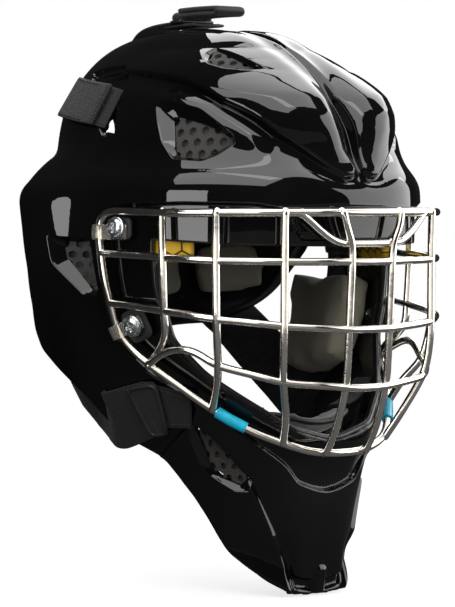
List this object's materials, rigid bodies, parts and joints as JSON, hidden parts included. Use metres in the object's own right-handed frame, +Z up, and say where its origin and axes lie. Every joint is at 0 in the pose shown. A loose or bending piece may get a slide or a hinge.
{
  "type": "goalie mask",
  "caption": "Hockey goalie mask: moulded shell with vents, chromed wire cage on clips, hinged backplate, strap harness and foam liner.",
  "frame": {"origin": "centre of the flat foot under the chin", "axes": "+Z up, the mask faces -Y, -X is the wearer's right"},
  "size_m": [0.239, 0.247, 0.3396],
  "materials": {
    "shell_gloss": "polished gloss black",
    "backplate_plastic": "satin black moulding",
    "cage_chrome": "bright plated wire",
    "zinc": "zinc plated",
    "clear_clip": "clear moulded",
    "black_rubber": "matte",
    "webbing": "ribbed elastic webbing",
    "olive_foam": "closed-cell foam",
    "dark_foam": "closed-cell foam",
    "yellow_foam": "impact foam",
    "grey_fabric": "brushed fabric",
    "blue_sleeve": "printed-free sleeve"
  },
  "bodies": {
    "shell": {"main_shell": "shell_gloss", "cage": "cage_chrome", "forehead_pad": "dark_foam", "sweatband": "grey_fabric", "crown_pad": "dark_foam", "top_strap_mount": "black_rubber", "top_strap_loop": "black_rubber", "cage_clip_upper_left": "clear_clip", "cage_clip_lower_left": "clear_clip", "clip_rubber_upper_left": "black_rubber", "clip_rubber_lower_left": "black_rubber", "cage_screw_upper_left": "zinc", "cage_screw_lower_left": "zinc", "tee_nut_upper_left": "zinc", "tee_nut_lower_left": "zinc", "brow_pad_left": "yellow_foam", "temple_pad_left": "dark_foam", "cheek_pad_left": "olive_foam", "jaw_pad_left": "dark_foam", "ear_pad_left": "dark_foam", "lower_strap_left": "webbing", "wire_sleeve_left": "blue_sleeve", "cage_clip_upper_right": "clear_clip", "cage_clip_lower_right": "clear_clip", "clip_rubber_upper_right": "black_rubber", "clip_rubber_lower_right": "black_rubber", "cage_screw_upper_right": "zinc", "cage_screw_lower_right": "zinc", "tee_nut_upper_right": "zinc", "tee_nut_lower_right": "zinc", "brow_pad_right": "yellow_foam", "temple_pad_right": "dark_foam", "cheek_pad_right": "olive_foam", "jaw_pad_right": "dark_foam", "ear_pad_right": "dark_foam", "lower_strap_right": "webbing", "wire_sleeve_right": "blue_sleeve"},
    "backplate": {"backplate": "backplate_plastic", "rear_pad_left": "olive_foam", "rear_pad_right": "olive_foam", "rear_pad_centre": "olive_foam", "occipital_pad": "dark_foam", "top_strap": "webbing", "side_strap_left": "webbing", "side_strap_right": "webbing"},
    "chin_cup": {"chin_cup": "grey_fabric", "chin_strap_left": "webbing", "chin_strap_right": "webbing"},
    "top_tab": {"top_tab": "webbing"},
    "side_tab_right": {"side_tab_right": "webbing"},
    "side_tab_left": {"side_tab_left": "webbing"},
    "lower_buckle_right": {"lower_buckle_right": "black_rubber"},
    "lower_buckle_left": {"lower_buckle_left": "black_rubber"}
  },
  "joints": [
    {"name": "backplate_swing", "type": "hinge", "parent": "shell", "child": "backplate", "pos_m": [0, 0.149, 0.322], "axis": [1, 0, 0], "range_deg": [0, 15], "stiffness_Nm_per_rad": 3},
    {"name": "chin_cup_swing", "type": "hinge", "parent": "shell", "child": "chin_cup", "pos_m": [0, 0.019, 0.118], "axis": [1, 0, 0], "range_deg": [-8, 8], "stiffness_Nm_per_rad": 0.2},
    {"name": "top_tab_peel", "type": "hinge", "parent": "shell", "child": "top_tab", "pos_m": [0, 0.11, 0.3352], "axis": [-1, 0, 0], "range_deg": [0, 70], "stiffness_Nm_per_rad": 0.2},
    {"name": "side_tab_right_peel", "type": "hinge", "parent": "shell", "child": "side_tab_right", "pos_m": [-0.07611, 0.0983, 0.27911], "axis": [0.4611, -0.1569, 0.8734], "range_deg": [0, 55], "stiffness_Nm_per_rad": 0.2},
    {"name": "side_tab_left_peel", "type": "hinge", "parent": "shell", "child": "side_tab_left", "pos_m": [0.07611, 0.0983, 0.27911], "axis": [0.4611, 0.1569, -0.8734], "range_deg": [0, 55], "stiffness_Nm_per_rad": 0.2},
    {"name": "lower_buckle_right_slide", "type": "slide", "parent": "shell", "child": "lower_buckle_right", "axis": [-0.1392, 0.9508, -0.2768], "range_m": [-0.004, 0.006], "stiffness_N_per_m": 60},
    {"name": "lower_buckle_left_slide", "type": "slide", "parent": "shell", "child": "lower_buckle_left", "axis": [0.1392, 0.9508, -0.2768], "range_m": [-0.004, 0.006], "stiffness_N_per_m": 60}
  ]
}
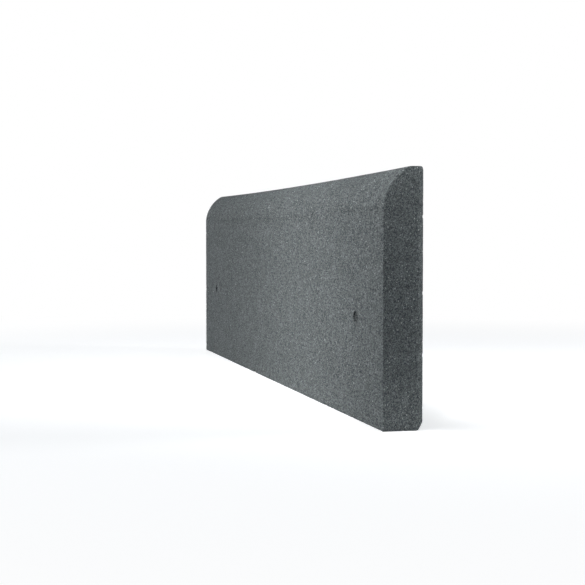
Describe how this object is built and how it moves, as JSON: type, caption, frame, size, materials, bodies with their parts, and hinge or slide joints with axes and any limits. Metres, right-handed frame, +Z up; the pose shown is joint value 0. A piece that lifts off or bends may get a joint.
{
  "type": "rubber edging kerb",
  "caption": "Straight kerb of pressed rubber granulate that stands on a narrow foot, with a flat back and a front face that rounds over into a flat top, to edge a path or play surface.",
  "frame": {"origin": "middle of the foot, on the surface that the kerb stands on: the bottom centre of its box", "axes": "+X along the kerb's length, +Y from the rounded front to the flat back, +Z up"},
  "size_m": [1, 0.04, 0.25],
  "materials": {
    "granulate": "matt dark grey pressed rubber granulate with a grain of 1 to 2 mm"
  },
  "bodies": {
    "root": {"kerb": "granulate"}
  },
  "joints": []
}
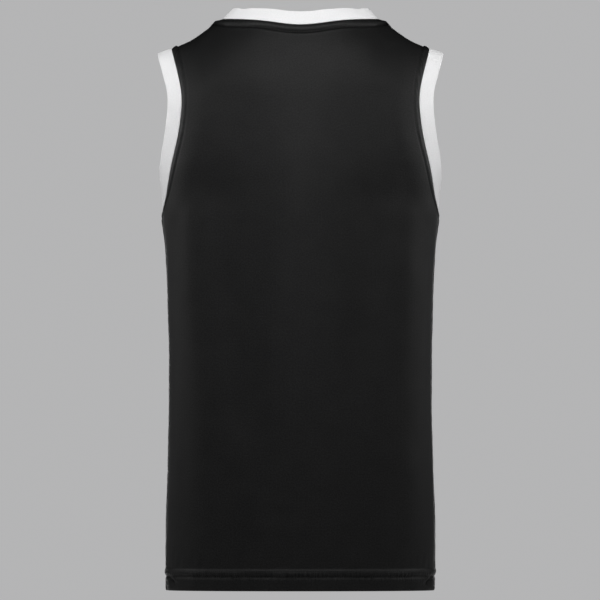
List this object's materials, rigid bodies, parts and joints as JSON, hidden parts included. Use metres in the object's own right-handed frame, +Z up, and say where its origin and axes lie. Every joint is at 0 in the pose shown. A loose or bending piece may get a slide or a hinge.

§ §

__Task directions__
Go through the listing above and locate each line that holds the word "with". Copy those lines.

__Answer to the problem__
  "caption": "Hockey goalie mask: moulded shell with vents, chromed wire cage on clips, hinged backplate, strap harness and foam liner.",
Describe how this object is built and how it moves, as JSON: type, caption, frame, size, materials, bodies with their parts, and hinge or slide joints with axes and any limits. Metres, right-handed frame, +Z up; the pose shown is joint value 0. A piece that lifts off or bends may get a joint.
  "caption": "Straight kerb of pressed rubber granulate that stands on a narrow foot, with a flat back and a front face that rounds over into a flat top, to edge a path or play surface.",
    "granulate": "matt dark grey pressed rubber granulate with a grain of 1 to 2 mm"